Cut apple, my son says.
He doesn’t understand the work of a blade,

why the male cardinal becomes September
in a tree, showing off his bold flame

like men on the street who whistle at me.
I always wanted a son. Now that I have,

how do I have a son and make him
the kind of man I want for a daughter?

Is it in the field of daisies I say to smell,
but not pick? Is it in my voice

as I comfort him, never demanding to be
a big boy, but instead yes, that hurt.

Is it the way he already knows to kiss
a baby doll made of plastic, her flimsy

eyelids and lashes shutting then opening
faster than seeing any wrong thing?

Maybe it’s in the love I want for myself.
The kind that holds promises like a child

does a pinecone. Small, and always wrapped
in a soft fist. Protecting, but never

diminishing. As if the child knows
something this primal can always be taken.

______________________________________________________________________

Richelle Buccilli holds a BA in Creative Writing and her work has appeared or is forthcoming in Rogue Agent, NELLE, Uppagus, Pittsburgh Quarterly, and Rattle, among others. She lives in Pittsburgh with her husband and son.

by Leslie Sainz


Our dwindling pink,
something like sovereignty,
our pillows stuffed
with fables.

We were acrobats
too young to fathom the constraints
of the body—your bad knees,
my selfish need to rise.

Outside, the crabgrass spreading
like scripture. Our father will abandon
this land too, will call it unsaveable.

Still, I stretch
my arms as if receiving.
You nest in hush,
and lift.

______________________________________________________________________

Leslie Sainz is a first generation Cuban-American, born and raised in Miami, Florida. The recipient of a 2021 National Endowment for the Arts Poetry Fellowship, she received her MFA in poetry from the University of Wisconsin-Madison.

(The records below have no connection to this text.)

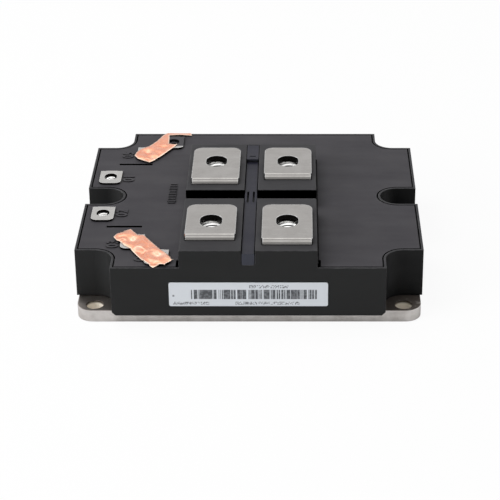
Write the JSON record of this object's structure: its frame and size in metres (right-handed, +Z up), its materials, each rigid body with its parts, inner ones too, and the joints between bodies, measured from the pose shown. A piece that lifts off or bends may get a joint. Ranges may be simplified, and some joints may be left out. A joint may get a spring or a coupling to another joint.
{
  "type": "dual igbt power module",
  "caption": "Flat rectangular power semiconductor module with a raised block of bolted main terminals, small control tabs and a metal base plate with mounting holes.",
  "frame": {"origin": "middle of the underside of the base plate", "axes": "+X to the right, away from the side with the control terminals; +Y to the back, away from the label; +Z up, out of the base plate"},
  "size_m": [0.14, 0.1302, 0.0355],
  "materials": {
    "nickel_plate": "satin nickel plating over copper, slightly rubbed and mirror-like at a low angle",
    "silicone_bead": "cured dark silicone",
    "case_plastic": "moulded glass-filled plastic, fine even grain, a little lighter on top",
    "lid_plastic": "moulded glass-filled plastic with a fine sparkle erosion texture",
    "insulator_plastic": "smooth bluish dark grey moulding",
    "main_terminal_metal": "nickel-plated copper, satin with fine scratches and brighter bends",
    "control_terminal_metal": "nickel-plated copper alloy, satin",
    "nut_steel": "zinc-plated steel, turned thread",
    "board_ceramic": "fired alumina, off-white",
    "track_copper": "bare bonded copper",
    "chip_silicon": "polished silicon with a metallised face",
    "wire_aluminium": "drawn aluminium wire",
    "lead_copper": "tinned copper lead",
    "clear_gel": "clear soft silicone gel",
    "label_film": "thin satin printed film with plain dark bars",
    "foil_copper": "thin crumpled copper foil, pale highlights on the creases"
  },
  "bodies": {
    "root": {"base_plate": "nickel_plate", "adhesive_bead": "silicone_bead", "case": "case_plastic", "lid": "lid_plastic", "centre_insulator": "insulator_plastic", "main_terminal_c1": "main_terminal_metal", "main_terminal_e1": "main_terminal_metal", "main_terminal_c2": "main_terminal_metal", "main_terminal_e2": "main_terminal_metal", "bolt_nuts": "nut_steel", "control_terminal_c1": "control_terminal_metal", "control_terminal_c2": "control_terminal_metal", "control_terminal_e1": "control_terminal_metal", "control_terminal_e2": "control_terminal_metal", "control_terminal_g1": "control_terminal_metal", "control_terminal_g2": "control_terminal_metal", "screw_nuts": "nut_steel", "ceramic_1": "board_ceramic", "ceramic_2": "board_ceramic", "ceramic_3": "board_ceramic", "ceramic_4": "board_ceramic", "copper_1": "track_copper", "copper_2": "track_copper", "copper_3": "track_copper", "copper_4": "track_copper", "igbt_chips_1": "chip_silicon", "igbt_chips_2": "chip_silicon", "igbt_chips_3": "chip_silicon", "igbt_chips_4": "chip_silicon", "diode_chips_1": "chip_silicon", "diode_chips_2": "chip_silicon", "diode_chips_3": "chip_silicon", "diode_chips_4": "chip_silicon", "bond_wires_1": "wire_aluminium", "bond_wires_2": "wire_aluminium", "bond_wires_3": "wire_aluminium", "bond_wires_4": "wire_aluminium", "lead_c1": "lead_copper", "lead_c2": "lead_copper", "lead_e1": "lead_copper", "lead_e2": "lead_copper", "lead_g1": "lead_copper", "lead_g2": "lead_copper", "gel": "clear_gel", "label": "label_film", "shorting_foil_front": "foil_copper", "shorting_foil_back": "foil_copper"}
  },
  "joints": []
}
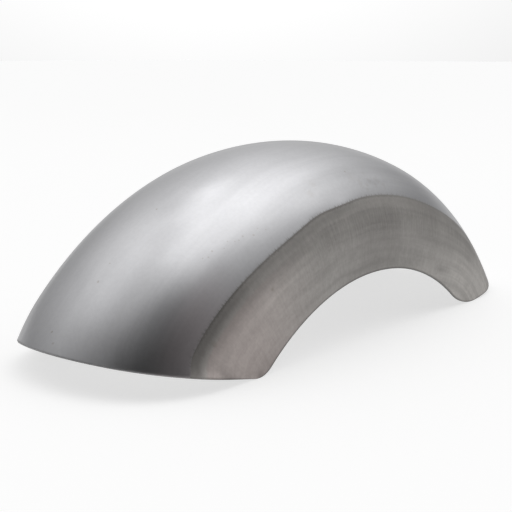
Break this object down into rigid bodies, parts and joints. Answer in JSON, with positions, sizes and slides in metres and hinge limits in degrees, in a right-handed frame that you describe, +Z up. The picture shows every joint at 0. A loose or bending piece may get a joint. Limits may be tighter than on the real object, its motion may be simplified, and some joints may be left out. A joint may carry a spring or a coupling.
{
  "type": "motorcycle rear fender",
  "caption": "Raw steel rear fender blank: a domed crown and rounded shoulders curving over the wheel into flat side skirts with a wheel-arch cut, no holes or brackets.",
  "frame": {"origin": "on the level that the skirts' lowest points stand on, midway between the two ends and on the middle plane", "axes": "+Z up towards the crown, +X from the square-cut front end to the rounded rear end, +Y across the fender"},
  "size_m": [0.59, 0.216, 0.177],
  "materials": {
    "raw_steel": "satin mill finish on the crown, ground and brushed shoulders and skirts"
  },
  "bodies": {
    "root": {"fender_shell": "raw_steel"}
  },
  "joints": []
}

Her work has appeared in or is forthcoming from the Yale Review, New England Review, Kenyon Review Online, AGNI, jubilat, Narrative, and others. A two-time National Poetry Series finalist, she’s received scholarships, fellowships, and honors from CantoMundo, The Miami Writers Institute, The Adroit Journal, and The Stadler Center for Poetry & Literary Arts at Bucknell University. She is the managing editor of the New England Review. Her manuscript in progress has been a finalist for the National Poetry Series twice (2021, 2019) and a finalist for the Jake Adam York Prize, and the AWP Donald Hall Prize for Poetry.

by Samika Swift


If I enter the Other Kingdom
before you don your own crown,

burn my earthly shell, that fleshy husk
and anoint the Superstitions with my ashes.

(so much paper to write postmortem poetry)
Make sure the watchful eyes of the guardians turn

toward my dusty remains which dance in desert crosswinds:
Shimmy, shimmy, serpent arms. Circle, reverse, pose.

I will bury my own bones inside
open flowers reaching from their needle beds;

cactus bees with pulsing wings of no more substance than
my diaphanous undercarriage will fly me from the nectar,

carrying a little of me back to our Texas
where I can sit with you on the front porch.

You can’t expect me to leave without you.

______________________________________________________________________

Samika Swift writes from the huge fantastic city of Denton, Texas. When not restricted by a pandemic, she leads summer writing workshops for incarcerated youth. Her poetry can be found in Illya’s Honey and Dallas Poets Community’s anthology Cattlemen and Cadillacs and is forthcoming in Belt Magazine.